Rachel Berdach

Rachel Berdach

My grandmother's younger sister Rachel. She was a well-known writer: a novelist, journalist and poet. When Queen Elisabeth of Austria was murdered, the German Writers' Association held a memorial meeting and her poems were recited. Rachel married one of her cousins, Otto Bardach. (He was also from the Berdach family, but due to clerical misspelling of their name, they went by Bardach.) Because they were cousins they did not want to have children, and they did not have any. Rachel was a very beautiful, very graceful woman. She lived permanently in a hotel because she had a passionate affair with a man (I told you she was a journalist), and they agreed that they would leave everything behind and get married.
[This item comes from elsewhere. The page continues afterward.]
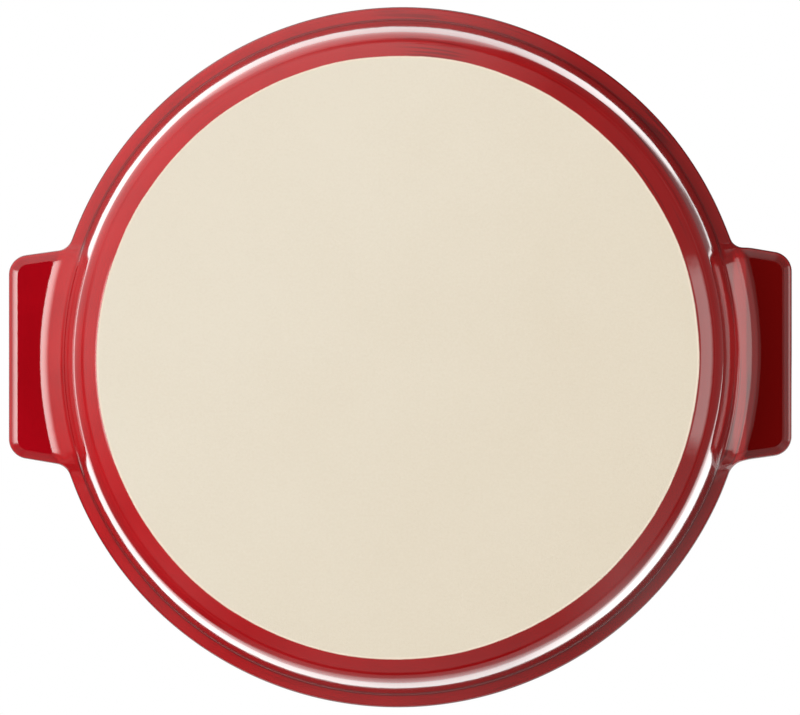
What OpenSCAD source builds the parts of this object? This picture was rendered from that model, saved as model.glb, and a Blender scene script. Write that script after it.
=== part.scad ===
// Round stoneware baker for one small cheese, with two tab handles and a lid.
// Sizes in millimetres. The origin is the centre of the flat base and +Z is up.
// The handles lie along X. The lid is drawn in place, resting on the ledge of the dish.

/* [Dish] */
// Radius of the flat, unglazed base
base_r = 73.2; // [60:0.2:90]
// Height of the dish without its lid
dish_h = 41; // [34:0.5:55]
// Steepness of the bevel round the base where it leaves the base, in degrees
bevel_low = 30; // [20:1:35]
// Steepness of the bevel at its upper edge, in degrees
bevel_high = 43; // [40:1:50]
// Radius of the bevel's slightly rounded face
bevel_round = 21; // [10:1:30]
// Radius of the rounding between the bevel and the wall
foot_round = 6; // [3:0.5:9]
// Lean of the wall away from upright, in degrees
wall_draft = 10.7; // [4:0.1:16]
// Thickness of the wall, square to its face
wall_t = 7; // [5.5:0.25:8]
// Thickness of the floor
floor_t = 6.5; // [5:0.25:9]
// Radius of the hollow corner between floor and wall, inside
well_round = 8; // [4:0.5:14]

/* [Rim] */
// How far the rim stands out from the wall under it
rim_over = 3.2; // [1.6:0.2:8]
// Thickness of the rim, whose edge is a half round
rim_t = 6; // [5:0.25:7]
// Radius of the hollow corner where the wall meets the rim
rim_fillet = 1; // [0.5:0.1:1.6]
// Depth of the ledge that carries the lid, below the top of the rim
ledge_d = 3; // [2:0.25:4]
// Width of the rim outside that ledge
lip_w = 5.3; // [4.6:0.1:6]
// Radius that softens the edges of the ledge and of the rim above it
edge_soft = 0.8; // [0.4:0.1:1]
// Radius of the hollow corner at the back of the ledge
ledge_fillet = 0.5; // [0.2:0.1:0.8]

/* [Handles] */
// How far a handle stands out from the rim
tab_reach = 10.2; // [8:0.2:20]
// Width of a handle where its sides cross the edge of the rim
tab_w = 52.8; // [40:0.2:64]
// Lean of each side of a handle towards the middle, in degrees
tab_taper = 9; // [0:0.5:10]
// Radius of the two outer corners of a handle, seen from above
tab_corner = 5; // [4:0.25:8]
// Thickness of a handle
tab_t = 6.8; // [5:0.2:8]
// Radius that eases a handle's faces towards its edges
tab_soft = 4; // [2:0.1:4.2]
// Tighter radius that then turns the edge of a handle
tab_edge = 1.2; // [0.6:0.1:1.8]
// Radius of the hollow corner under a handle, where it runs into the wall
tab_under = 8; // [4:0.25:10]
// Radius of the hollow corner between a handle's side and the rim, seen from above
tab_root = 4; // [1.5:0.25:5]

/* [Lid] */
// Gap between the edge of the lid and the rim round it
lid_gap = 0.5; // [0.3:0.1:1]
// Thickness of the lid
lid_t = 5.5; // [4.5:0.25:6.5]
// Height of the lid's flat top above the rim of the dish
lid_rise = 15.5; // [12:0.5:22]
// Width of the flat border of the lid
border_w = 5.8; // [4.5:0.1:9]
// Steepness of the lid's side above level, in degrees
lid_slope = 60; // [45:1:75]
// Radius of the hollow bend between border and side
bend_low = 4; // [3:0.25:6]
// Radius of the round shoulder between side and top
bend_high = 11; // [8:0.5:13]
// Height of the grip ring on top of the lid
ring_h = 3.5; // [2:0.25:3.75]
// Width of the grip ring
ring_w = 6; // [4:0.25:9]
// Radius of the middle of the grip ring
ring_r = 48; // [30:0.5:50]
// Radius of the hollow corners at the foot of the grip ring
ring_fillet = 1.5; // [0.5:0.25:2]

/* [Hidden] */
$fn = 180;
// Steps in a profile's tight arc and in its wide arc
tight = 6;
wide = 12;
// Angle through which the soft radius of a handle's edge runs, in degrees
soft_turn = 30;
// Facets round the corners of the hulled handle
hull_fn = 32;
glaze = [0.62, 0.05, 0.08];

// Points on an arc about the centre c, from the angle a to the angle b
function arc(c, r, a, b, n) = [for (i = [0:n]) c + r * [cos(a + (b - a) * i / n), sin(a + (b - a) * i / n)]];

// The bevel and the rounding over it are arcs that share a tangent, and the wall goes on from there
bevel_c = [base_r - bevel_round * sin(bevel_low), bevel_round * cos(bevel_low)];
foot_c = bevel_c + (bevel_round - foot_round) * [sin(bevel_high), -cos(bevel_high)];
// Outside of the wall: its radius at the height z
wall_start = foot_c.x + foot_round * cos(wall_draft);
wall_low = foot_c.y - foot_round * sin(wall_draft);
function wall_at(z) = wall_start + tan(wall_draft) * (z - wall_low);
// Inside of the wall, one wall thickness in
function well_at(z) = wall_at(z) - wall_t / cos(wall_draft);

// The rim's edge is a half round about this point
rim_low = dish_h - rim_t;
rim_r = wall_at(rim_low) + rim_over;
bead_r = rim_t / 2;
bead = [rim_r - bead_r, dish_h - bead_r];
// The centre of the hollow corner under the rim lies on a line beside the wall. A wide rim is flat
// below, and the corner touches that flat. On a narrow one it touches the half round, so its centre
// is both radii away from the middle of the half round, which gives a quadratic for its height.
function beside(z) = wall_at(z) + rim_fillet / cos(wall_draft);
wide_rim = beside(rim_low - rim_fillet) <= bead.x;
qa = 1 + pow(tan(wall_draft), 2);
qb = (beside(0) - bead.x) * tan(wall_draft) - bead.y;
qc = pow(beside(0) - bead.x, 2) + pow(bead.y, 2) - pow(bead_r + rim_fillet, 2);
corner_z = wide_rim ? rim_low - rim_fillet : (-qb - sqrt(qb * qb - qa * qc)) / qa;
corner = [beside(corner_z), corner_z];
corner_a = wide_rim ? -90 : atan2(corner.y - bead.y, corner.x - bead.x);

// Outside of the dish, as a solid with no well in it
body_profile = concat(
    [[0, 0]],
    arc(bevel_c, bevel_round, bevel_low - 90, bevel_high - 90, tight),
    arc(foot_c, foot_round, bevel_high - 90, -wall_draft, wide),
    arc(corner, rim_fillet, 180 - wall_draft, corner_a + 180, tight),
    arc(bead, bead_r, corner_a, 90, wide),
    [[0, dish_h]]
);

// The well, with the ledge for the lid at its mouth, and a stretch above it that cuts clear
ledge_z = dish_h - ledge_d;
ledge_in = well_at(ledge_z);
ledge_out = rim_r - lip_w;
well_low = floor_t + well_round;
well_mid = well_at(well_low - well_round * sin(wall_draft)) - well_round * cos(wall_draft);
well_profile = concat(
    [[0, floor_t]],
    arc([well_mid, well_low], well_round, -90, -wall_draft, wide),
    arc([ledge_in + edge_soft, ledge_z - edge_soft], edge_soft, 180 - wall_draft, 90, tight),
    arc([ledge_out - ledge_fillet, ledge_z + ledge_fillet], ledge_fillet, -90, 0, tight),
    arc([ledge_out + edge_soft, dish_h - edge_soft], edge_soft, 180, 90, tight),
    [[ledge_out + edge_soft, dish_h + rim_t], [0, dish_h + rim_t]]
);

// A handle tapers outwards from its width at the edge of the rim
tab_end = rim_r + tab_reach;
half_rim = tab_w / 2;
function half_at(x) = half_rim - (x - rim_r) * tan(tab_taper);
tab_z = dish_h - tab_t;
// A corner disc touches the side of the handle. The outer two touch its end as well, and the inner
// two lie over the ledge, where the well cuts them away.
function disc_at(x, side) = [x, side * (half_at(x) - tab_corner / cos(tab_taper)), tab_z];

// Flat disc with rounded edges, the shape that rounds a corner of a handle. Each edge is eased by a
// wide arc and turned by a tight one that shares its tangent.
turn_c = [tab_corner - tab_edge, tab_soft - (tab_soft - tab_edge) * cos(soft_turn)];
soft_c = turn_c + (tab_soft - tab_edge) * [-sin(soft_turn), cos(soft_turn)];
module pebble() {
    lower = concat(
        arc(soft_c, tab_soft, -90, soft_turn - 90, tight / 2),
        arc(turn_c, tab_edge, soft_turn - 90, 0, tight)
    );
    upper = [for (i = [len(lower) - 1:-1:0]) [lower[i].x, tab_t - lower[i].y]];
    rotate_extrude($fn = hull_fn)
        polygon(concat([[0, 0]], lower, upper, [[0, tab_t]]));
}

// Flat tab with rounded edges and corners, reaching in under the rim
module tab() {
    hull()
        for (side = [-1, 1]) {
            translate(disc_at(tab_end - tab_corner, side)) pebble();
            translate(disc_at(ledge_in, side)) pebble();
        }
}

// Hollow corner under a handle: a ring with a curved underside, kept only below the handle
under_r = wall_at(tab_z - tab_under) + tab_under / cos(wall_draft);
under_end = half_at(under_r) - tab_edge;
module under_fillet() {
    intersection() {
        rotate_extrude()
            polygon(concat(
                [[well_at(tab_z), tab_z + tab_edge], [well_at(tab_z), tab_z - tab_under]],
                arc([under_r, tab_z - tab_under], tab_under, 180 - wall_draft, 90, wide),
                [[under_r, tab_z + tab_edge]]
            ));
        translate([0, -under_end, 0]) cube([tab_end, 2 * under_end, dish_h]);
    }
}

// Hollow corner beside a handle, between its side and the rim: a web with a round cut out of it.
// The cut's centre is its own radius away from the side, and from the edge of the rim.
function root_x(y) = sqrt(pow(rim_r + tab_root, 2) - y * y);
root_y = half_rim + tab_root - (root_x(half_rim + tab_root) - rim_r) * tan(tab_taper);
root_c = [root_x(root_y), root_y];
web_z = tab_z + turn_c.y;
module root_web() {
    difference() {
        translate([0, 0, web_z])
            linear_extrude(tab_t - 2 * turn_c.y)
                polygon([
                    root_c - [tab_root * sin(tab_taper), tab_root * cos(tab_taper)],
                    root_c * rim_r / (rim_r + tab_root),
                    [bead.x * cos(asin(root_y / rim_r)), root_y],
                    [bead.x * cos(asin(root_y / rim_r)), half_rim - tab_edge],
                    [root_c.x, half_rim - tab_edge]
                ]);
        translate([root_c.x, root_c.y, 0]) cylinder(h = 2 * dish_h, r = tab_root);
    }
}

module handle() {
    tab();
    under_fillet();
    for (side = [0, 1]) mirror([0, side, 0]) root_web();
}

module dish() {
    color(glaze)
        difference() {
            union() {
                rotate_extrude() polygon(body_profile);
                for (side = [0, 1]) mirror([side, 0, 0]) handle();
            }
            rotate_extrude() polygon(well_profile);
        }
}

// The lid is an upturned shallow plate of even thickness: border, side and flat top.
lid_edge = ledge_out - lid_gap;
lid_top = dish_h + lid_rise;
border_top = ledge_z + lid_t;
low_c = [lid_edge - border_w, border_top + bend_low];
side_rise = lid_top - border_top - (bend_low + bend_high) * (1 - cos(lid_slope));
side_run = side_rise / tan(lid_slope);
high_c = [low_c.x - (bend_low + bend_high) * sin(lid_slope) - side_run, lid_top - bend_high];
border_soft = lid_t / 2 - edge_soft;
ring_in = ring_r - ring_w / 2;
ring_out = ring_r + ring_w / 2;
ring_soft = min(ring_h - ring_fillet, ring_w / 2 - ring_fillet / 2);
ring_top = lid_top + ring_h - ring_soft;

lid_profile = concat(
    arc([lid_edge - edge_soft, ledge_z + edge_soft], edge_soft, -90, 0, tight),
    arc([lid_edge - border_soft, border_top - border_soft], border_soft, 0, 90, tight),
    arc(low_c, bend_low, -90, -90 - lid_slope, wide),
    arc(high_c, bend_high, 90 - lid_slope, 90, wide),
    arc([ring_out + ring_fillet, lid_top + ring_fillet], ring_fillet, -90, -180, tight),
    arc([ring_out - ring_soft, ring_top], ring_soft, 0, 90, tight),
    arc([ring_in + ring_soft, ring_top], ring_soft, 90, 180, tight),
    arc([ring_in - ring_fillet, lid_top + ring_fillet], ring_fillet, 0, -90, tight),
    [[0, lid_top], [0, lid_top - lid_t]],
    arc(high_c, bend_high - lid_t, 90, 90 - lid_slope, wide),
    arc(low_c, bend_low + lid_t, -90 - lid_slope, -90, wide)
);

module lid() {
    color(glaze)
        rotate_extrude() polygon(lid_profile);
}

dish();
lid();
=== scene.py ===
# %% [markdown]
# A small round stoneware baker for one soft cheese, seen square from below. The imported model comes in
# first and stays as it is: it says where each piece sits. Everything after this cell dresses it.

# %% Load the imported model
import math

import bpy
import numpy as np
from mathutils import Matrix, Vector


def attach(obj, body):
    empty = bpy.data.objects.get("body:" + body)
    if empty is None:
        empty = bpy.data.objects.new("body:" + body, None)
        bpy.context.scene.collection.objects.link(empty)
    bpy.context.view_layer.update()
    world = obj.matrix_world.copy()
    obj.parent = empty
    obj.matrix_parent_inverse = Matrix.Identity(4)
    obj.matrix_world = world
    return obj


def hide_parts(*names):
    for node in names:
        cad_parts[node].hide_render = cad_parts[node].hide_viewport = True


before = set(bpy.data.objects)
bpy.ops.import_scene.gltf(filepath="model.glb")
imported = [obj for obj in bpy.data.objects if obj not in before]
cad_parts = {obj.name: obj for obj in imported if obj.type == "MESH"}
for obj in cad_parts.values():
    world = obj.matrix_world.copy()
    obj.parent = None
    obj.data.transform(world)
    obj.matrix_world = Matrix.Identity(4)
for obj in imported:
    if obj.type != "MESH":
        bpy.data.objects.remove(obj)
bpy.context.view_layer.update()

# %% [markdown]
# The photograph is taken from straight below, from 1.2 metres, with a long lens. The outer ring and
# the base have slightly different centres in it, which gives a tilt of a little under one degree. The
# camera is placed by its own axes: right is +X, and up in the picture is -Y.

# %% Camera
PIXELS_WIDE = 800
FOCAL_PIXELS = 4954
RIM_DISTANCE = 1.238
TILT, PITCH = math.radians(0.85), math.radians(0.14)
aim = Vector((0.00002, 0.00006, 0.038))

back = Vector((math.sin(TILT), -math.sin(PITCH), -math.cos(TILT))).normalized()
right = Vector((math.cos(TILT), 0, math.sin(TILT)))
up = back.cross(right)
camera_data = bpy.data.cameras.new("camera")
camera_data.sensor_width = 36
camera_data.lens = 36 * FOCAL_PIXELS / PIXELS_WIDE
camera_data.clip_start, camera_data.clip_end = 0.05, 20
camera = bpy.data.objects.new("camera", camera_data)
bpy.context.scene.collection.objects.link(camera)
turn = Matrix((right, up, back)).transposed().to_4x4()
camera.matrix_world = Matrix.Translation(aim + back * RIM_DISTANCE) @ turn
bpy.context.scene.camera = camera
bpy.context.scene.view_settings.view_transform = "Standard"
print("lens", round(camera_data.lens, 1), "mm")

# %% [markdown]
# Shader maths reads best as plain sums. A Term wraps one socket, and its operators add Math nodes.
# Every other node comes from Term.make, which sets the node up first and then fills its sockets.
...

They rented a flat, arranged it, furnished it beautifully with all sort of antique furniture and fantastic paintings. It was no easy thing at that time to simply move in together. They could not get married right away for the man was married and had two children, but they decided to live together until the divorce was final. Her lover said that he would move in to the flat ahead of Rachel in order to be there to welcome her in her new home. And so it happened. Rachel went to the flat, opened the door and as she stepped in she saw an enormous Turkish bakkara carpet, the size of this room. And on this enormous Turkish bakkara carpet lay the man with a bullet hole through his temple. There was a note lying next to him in which he wrote that he was unable to choose between his children and Rachel. We called that carpet Blutbakkara from then on: we never had it cleaned, and we never used it.